Episode 9: A Conversation with Soumith Chintala

In this episode, Byron and Soumith talk about transfer learning, child development, pain, neural networks, and adversarial networks.



Soumith Chintala is a Researcher at Facebook AI Research, where he works on deep learning, reinforcement learning, generative image models, agents for video games and large-scale high-performance deep learning. Prior to joining Facebook in August 2014, he worked at MuseAmi, where he built deep learning models for music and vision targeted at mobile devices.


Byron Reese: This is Voices in AI, brought to you by Gigaom. I’m Byron Reese. Today our guest is Soumith Chintala. He is an Artificial Intelligence Research Engineer over at Facebook. He holds a Master’s of Science and Computer Science from NYU. Welcome to the show, Soumith.

Soumith Chintala: Thanks, Byron. I am glad to be on the show.

So let’s start out with your background. How did you get to where you are today? I have been reading over your LinkedIn, and it’s pretty fascinating.

It’s almost accidental that I got into AI. I wanted to be an artist, more of a digital artist, and I went to intern at a visual effects studio. After the summer, I realized that I had no talent in that direction, so I instead picked something closer to where my core strength lies, which is programming.

I started working in computer vision, but just on my own in undergrad. And slowly and steadily, I got to CMU to do robotics research. But this was back in 2009, and still deep learning wasn’t really a thing, and AI wasn’t like a hot topic. I was doing stuff like teaching robots to play soccer and doing face recognition and stuff like that.

And then I applied for master’s programs at a bunch of places. I got into NYU, and I didn’t actually know what neural networks were or anything. Yann LeCun, in 2010, was more accessible than he is today, so I went, met with him, and I asked him what kind of computer vision work he could give me to do as a grad student. And he asked me if I knew what neural networks were, and I said no.
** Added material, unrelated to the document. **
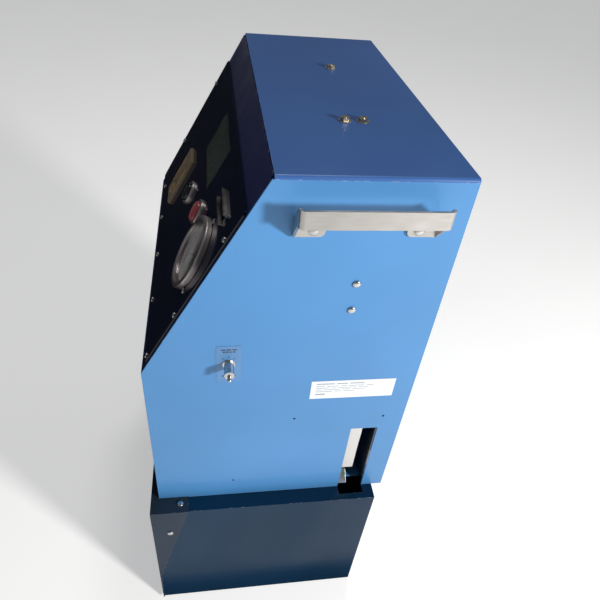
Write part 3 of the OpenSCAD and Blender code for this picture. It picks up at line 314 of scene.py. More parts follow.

This was a stalwart in the field who I’m sitting in front of, and I’m like, “I don’t know, explain neural networks to me.” But he was very kind, and he guided me in the right direction. And I went on to work for a couple of years at NYU as a master’s student and simultaneously as a junior research scientist. I spent another year, almost a year there as a research scientist while also separately doing my startup.

I was part of a music and machine learning startup where we were trying to teach machines to understand and play music. That startup went south, and I was looking for new things. And at the same time, I’d started maintaining this tool called Torch, which was the industry-wide standard for deep learning back then. And so Yann asked me if I wanted to come to Facebook, because they were using a lot of Torch, and they wanted some experts in there.

That’s how I came about, and once I was at Facebook, I did a lot of things—research on adversarial networks, engineering, building PyTorch, etc.

Let’s go through some of that stuff. I’m curious about it. With regard to neural nets, in what way do you think they are similar to how the brain operates, and in what way are they completely different?